The High Hampton Inn is famous for its huge dahlia garden, and dahlias are something of a mountain tradition, with the Highlands Historical Society hosting an annual dahlia festival in the early autumn. In the summertime, busloads of residents and visitors alike explore dazzling local gardens at the Joy Garden tour in Cashiers and at the Bascom Art Center’s annual garden tour in Highlands, part of its Mountains in Bloom Festival every July. Gardens have long been an important complement to local architecture on the mountain, contributing significantly to local character. Because of this, having a green thumb (or hiring someone who does) seems to be part and parcel of being a good local businessperson on the mountain, as evidenced by the profusion of landscaped signs, windowboxes, hanging baskets, and small outdoor garden areas outside hotels, restaurants, shops and other local businesses.

The architectural character of each village and town on the plateau is evolving.
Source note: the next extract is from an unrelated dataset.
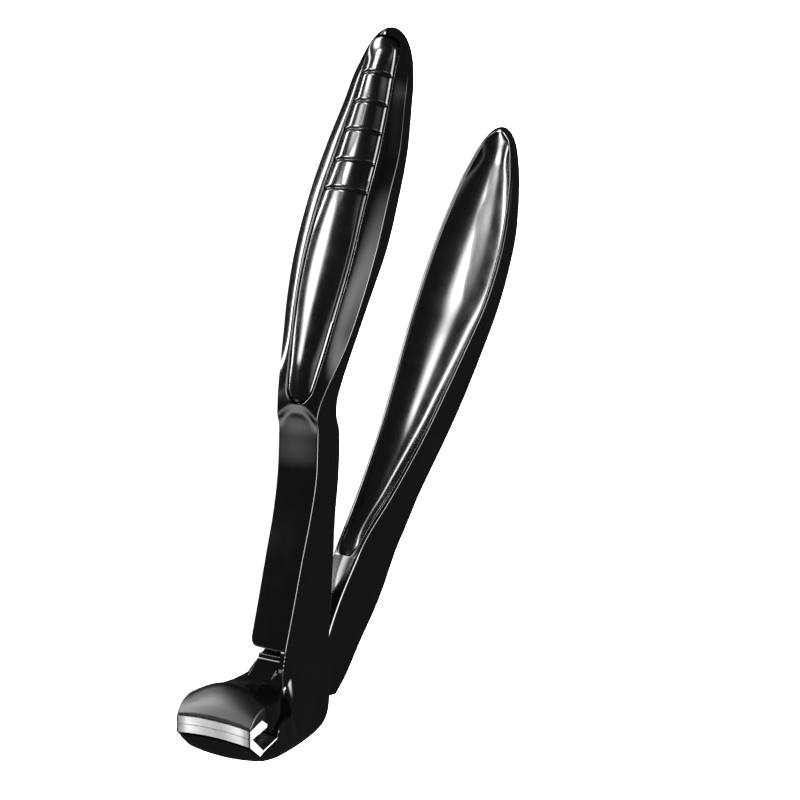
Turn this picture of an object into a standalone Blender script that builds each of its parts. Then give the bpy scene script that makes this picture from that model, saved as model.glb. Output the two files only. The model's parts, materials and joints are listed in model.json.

Local residents, Planning Boards, and non-governmental organizations such as Historical Societies and Chambers of Commerce have all recognized the importance of preserving the folksy, low-key character that makes the area special. The Town of Highlands has a Unified Development Ordinance that preserves the village character of commercial areas and promotes housing that harmonizes with the natural environment. A regional public/private project called Mountain Landscapes Initiative (MLI) inspired the formation of the Cashiers Village Council in 2008, which now includes 10 member groups and focuses on town-scale initiatives, including Pathways, Streetscape Beautification, Traffic Relief, Water and Sewer, Housing Diversity and Vernacular Design.